_WHAT NEEDS TO BE DONE:_
Give all of the lines again, with nothing added or dropped.

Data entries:
**********

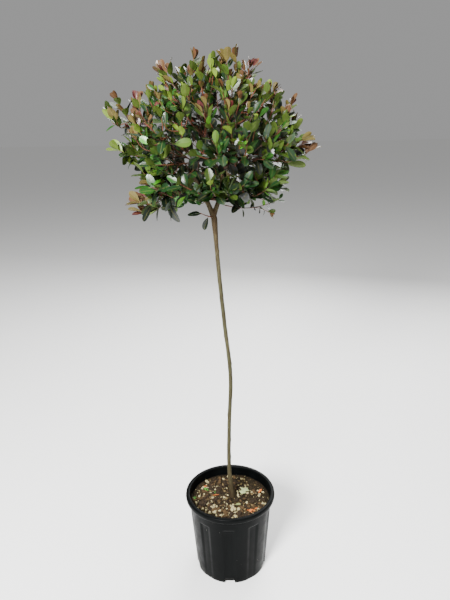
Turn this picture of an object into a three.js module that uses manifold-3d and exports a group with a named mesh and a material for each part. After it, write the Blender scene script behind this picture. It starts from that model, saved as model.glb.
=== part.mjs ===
// A standard lollipop topiary: a ball-headed evergreen shrub on one clear stem, in a black nursery pot.
// Millimetres, +Z up. The origin is the centre of the pot's flat underside, and -Y is the front.
// The stem stands on the potting mix, forks into two limbs, and the boughs that leave them each
// carry one mass of foliage. Every mass keeps to its own cone of the crown, so no two masses touch.
import * as THREE from "three";
import Module from "manifold-3d";

const wasm = await Module();
wasm.setup();

// ---- Driving dimensions ----

const GAP = 0.3; // clearance between two solids that rest on each other
const FUSE_TOLERANCE = 0.05; // slivers left by fusing are smoothed away up to this

const POT = {
  height: 278,
  rimRadius: 150,
  lipHeight: 13,
  lipRound: 3, // the bevel round the lip's edges
  neckRadius: 138.2, // outside, just under the lip
  footRadius: 118.8, // outside, at the ground
  wall: 2.6,
  floor: 4,
  grooves: 10, // shallow upright flutes pressed into the wall
  grooveTurn: -3, // degrees from the front to the first one
  grooveTop: 227,
  grooveDepthTop: 4.5,
  grooveDepthFoot: 1.2,
  grooveEdge: 8.5, // degrees either side of a groove's middle to its edge
  grooveFloor: 5.5, // degrees either side of its middle to the end of its flat
  drains: 5, // notches through the foot, one in every second groove
  drainWidth: 35,
  drainHeight: 13,
  drainReach: 22, // how far a notch runs in from the wall
};

const MIX = { top: 243, flatRadius: 26, reliefRadius: 88, relief: 3, seed: 11 };

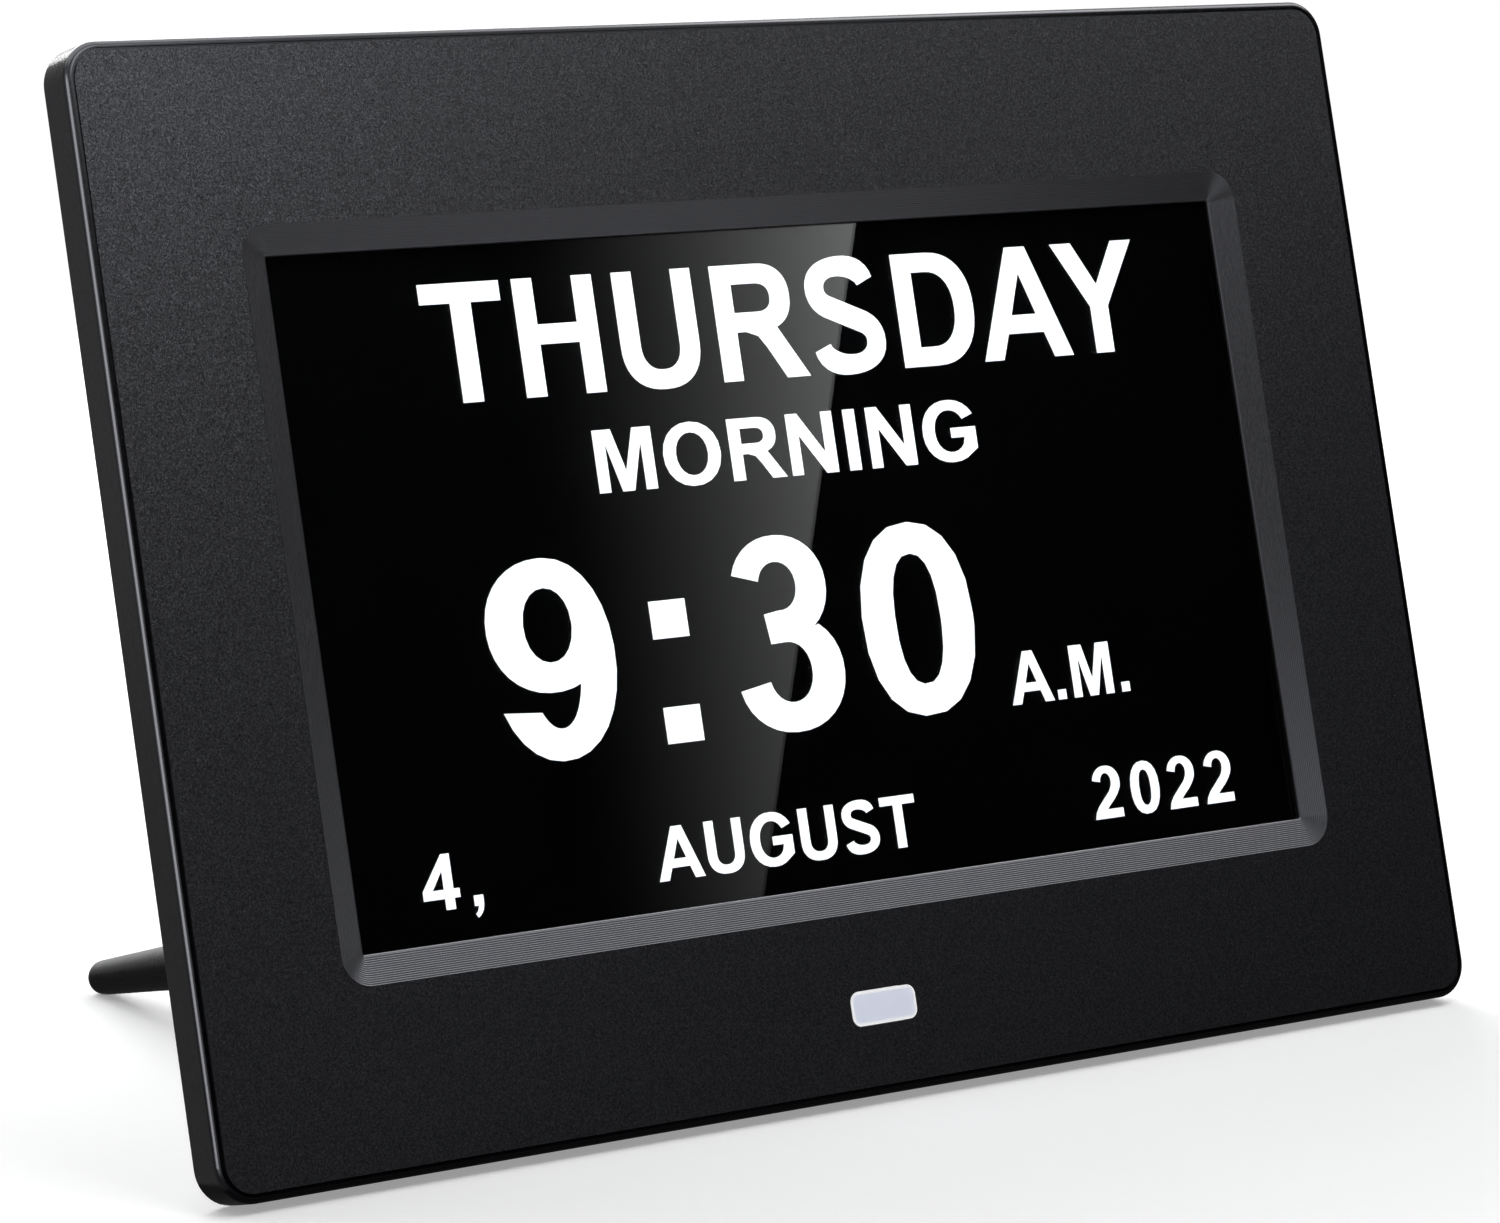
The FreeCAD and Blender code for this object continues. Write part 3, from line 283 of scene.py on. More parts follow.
# ---------------------------------------------------------------- finishes
# each returns the inputs of one Principled surface; here is the Object coordinate, in row-frame metres
def moulded_abs_bezel(tree, here, look):
    """Black ABS, moulded: a spark-eroded matte grain on the flat face, satin on walls and slopes.

    The grain breaks the light into fine speckles; the walls keep a soft even sheen. Real grain is finer
    still: the craters are drawn as coarse as they need to be to show.
    """
    where = case_point(tree, here)
    on_face = grained_face(tree, where)
    lean = add(tree, "TexVoronoi", {"Vector": where, "Scale": 1 / (look.grain * MM)}).outputs["Color"]
    own = add(tree, "SeparateXYZ", {0: lean}).outputs["X"]
    rough_face = add(tree, "MapRange", {"Value": own, "To Min": 0.34, "To Max": 0.5})
    rough_wall = patches(tree, where, 0.9, 0.18, 0.24)
    rough = add(tree, "MapRange", {"Value": on_face, "To Min": rough_wall, "To Max": rough_face})
    grain = add(tree, "Math", {0: on_face, 1: grained_wall(tree, where)}, operation="MAXIMUM")
    tilt = add(tree, "Math", {0: grain, 1: look.grain_tilt}, operation="MULTIPLY")
    share = add(tree, "Math", {0: own, 1: on_face}, operation="MULTIPLY")
    tint = add(tree, "Mix", {0: share, DARK: "#010102", LIGHT: "#141417"}, data_type="RGBA")
    return {"Base Color": tint.outputs[COLOUR], "Roughness": rough, "Normal": crater_normal(tree, lean, tilt)}


def moulded_abs_cover(tree, here, look):
    """Black ABS, moulded with a fine even spark-eroded grain: a dull sheen all over the back."""
    return {"Base Color": "#1c1c1f", "Roughness": patches(tree, here, 14.0, 0.44, 0.54),
            "Normal": grained(tree, here, look.cover_grain, look.grain_relief, detail=3.0, roughness=0.6)}


def moulded_abs_ribs(tree, here, look):
    """Black ABS as it leaves a milled steel mould: satin, with the ribs' own fine tool lines."""
    return {"Base Color": "#101013", "Specular IOR Level": 0.9,
            "Roughness": patches(tree, case_point(tree, here), 0.5, 0.32, 0.4, detail=1.0)}


def satin_abs_keys(tree, here, look):
    """Black ABS key cap, polished by fingers: satin with faint wear in its sheen."""
    return {"Base Color": "#1c1c1f", "Roughness": patches(tree, here, 3.0, 0.3, 0.46, detail=3.0),
            "Normal": grained(tree, here, 0.35, 0.006)}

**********

_SOLUTION:_
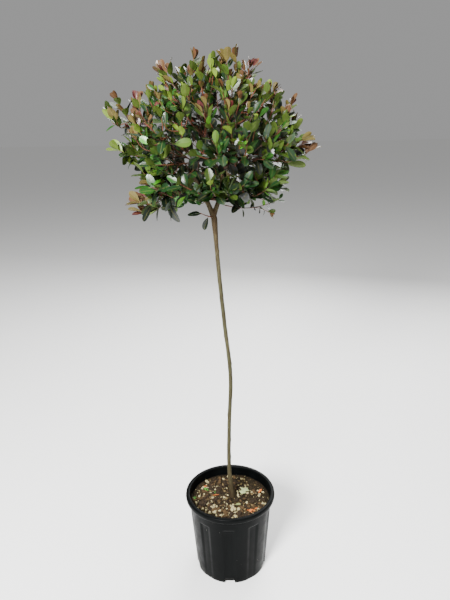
Turn this picture of an object into a three.js module that uses manifold-3d and exports a group with a named mesh and a material for each part. After it, write the Blender scene script behind this picture. It starts from that model, saved as model.glb.
=== part.mjs ===
// A standard lollipop topiary: a ball-headed evergreen shrub on one clear stem, in a black nursery pot.
// Millimetres, +Z up. The origin is the centre of the pot's flat underside, and -Y is the front.
// The stem stands on the potting mix, forks into two limbs, and the boughs that leave them each
// carry one mass of foliage. Every mass keeps to its own cone of the crown, so no two masses touch.
import * as THREE from "three";
import Module from "manifold-3d";

const wasm = await Module();
wasm.setup();

// ---- Driving dimensions ----

const GAP = 0.3; // clearance between two solids that rest on each other
const FUSE_TOLERANCE = 0.05; // slivers left by fusing are smoothed away up to this

const POT = {
  height: 278,
  rimRadius: 150,
  lipHeight: 13,
  lipRound: 3, // the bevel round the lip's edges
  neckRadius: 138.2, // outside, just under the lip
  footRadius: 118.8, // outside, at the ground
  wall: 2.6,
  floor: 4,
  grooves: 10, // shallow upright flutes pressed into the wall
  grooveTurn: -3, // degrees from the front to the first one
  grooveTop: 227,
  grooveDepthTop: 4.5,
  grooveDepthFoot: 1.2,
  grooveEdge: 8.5, // degrees either side of a groove's middle to its edge
  grooveFloor: 5.5, // degrees either side of its middle to the end of its flat
  drains: 5, // notches through the foot, one in every second groove
  drainWidth: 35,
  drainHeight: 13,
  drainReach: 22, // how far a notch runs in from the wall
};

const MIX = { top: 243, flatRadius: 26, reliefRadius: 88, relief: 3, seed: 11 };

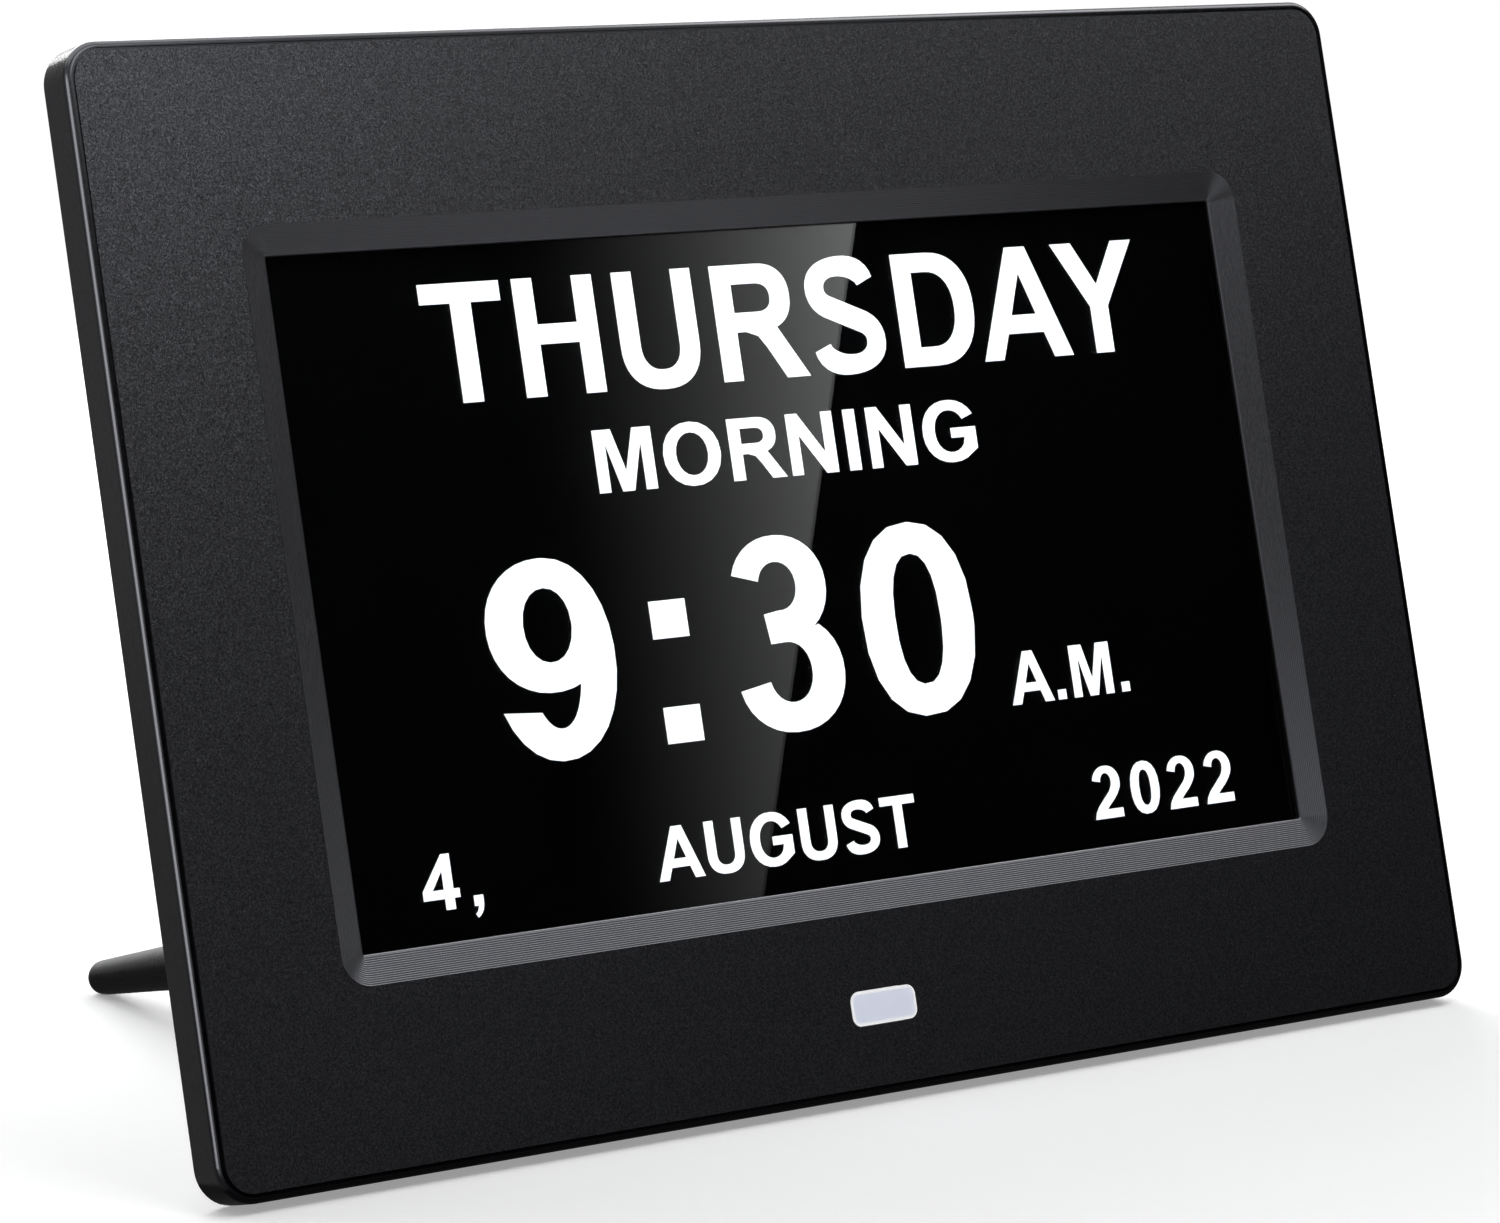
The FreeCAD and Blender code for this object continues. Write part 3, from line 283 of scene.py on. More parts follow.
# ---------------------------------------------------------------- finishes
# each returns the inputs of one Principled surface; here is the Object coordinate, in row-frame metres
def moulded_abs_bezel(tree, here, look):
    """Black ABS, moulded: a spark-eroded matte grain on the flat face, satin on walls and slopes.

    The grain breaks the light into fine speckles; the walls keep a soft even sheen. Real grain is finer
    still: the craters are drawn as coarse as they need to be to show.
    """
    where = case_point(tree, here)
    on_face = grained_face(tree, where)
    lean = add(tree, "TexVoronoi", {"Vector": where, "Scale": 1 / (look.grain * MM)}).outputs["Color"]
    own = add(tree, "SeparateXYZ", {0: lean}).outputs["X"]
    rough_face = add(tree, "MapRange", {"Value": own, "To Min": 0.34, "To Max": 0.5})
    rough_wall = patches(tree, where, 0.9, 0.18, 0.24)
    rough = add(tree, "MapRange", {"Value": on_face, "To Min": rough_wall, "To Max": rough_face})
    grain = add(tree, "Math", {0: on_face, 1: grained_wall(tree, where)}, operation="MAXIMUM")
    tilt = add(tree, "Math", {0: grain, 1: look.grain_tilt}, operation="MULTIPLY")
    share = add(tree, "Math", {0: own, 1: on_face}, operation="MULTIPLY")
    tint = add(tree, "Mix", {0: share, DARK: "#010102", LIGHT: "#141417"}, data_type="RGBA")
    return {"Base Color": tint.outputs[COLOUR], "Roughness": rough, "Normal": crater_normal(tree, lean, tilt)}


def moulded_abs_cover(tree, here, look):
    """Black ABS, moulded with a fine even spark-eroded grain: a dull sheen all over the back."""
    return {"Base Color": "#1c1c1f", "Roughness": patches(tree, here, 14.0, 0.44, 0.54),
            "Normal": grained(tree, here, look.cover_grain, look.grain_relief, detail=3.0, roughness=0.6)}


def moulded_abs_ribs(tree, here, look):
    """Black ABS as it leaves a milled steel mould: satin, with the ribs' own fine tool lines."""
    return {"Base Color": "#101013", "Specular IOR Level": 0.9,
            "Roughness": patches(tree, case_point(tree, here), 0.5, 0.32, 0.4, detail=1.0)}


def satin_abs_keys(tree, here, look):
    """Black ABS key cap, polished by fingers: satin with faint wear in its sheen."""
    return {"Base Color": "#1c1c1f", "Roughness": patches(tree, here, 3.0, 0.3, 0.46, detail=3.0),
            "Normal": grained(tree, here, 0.35, 0.006)}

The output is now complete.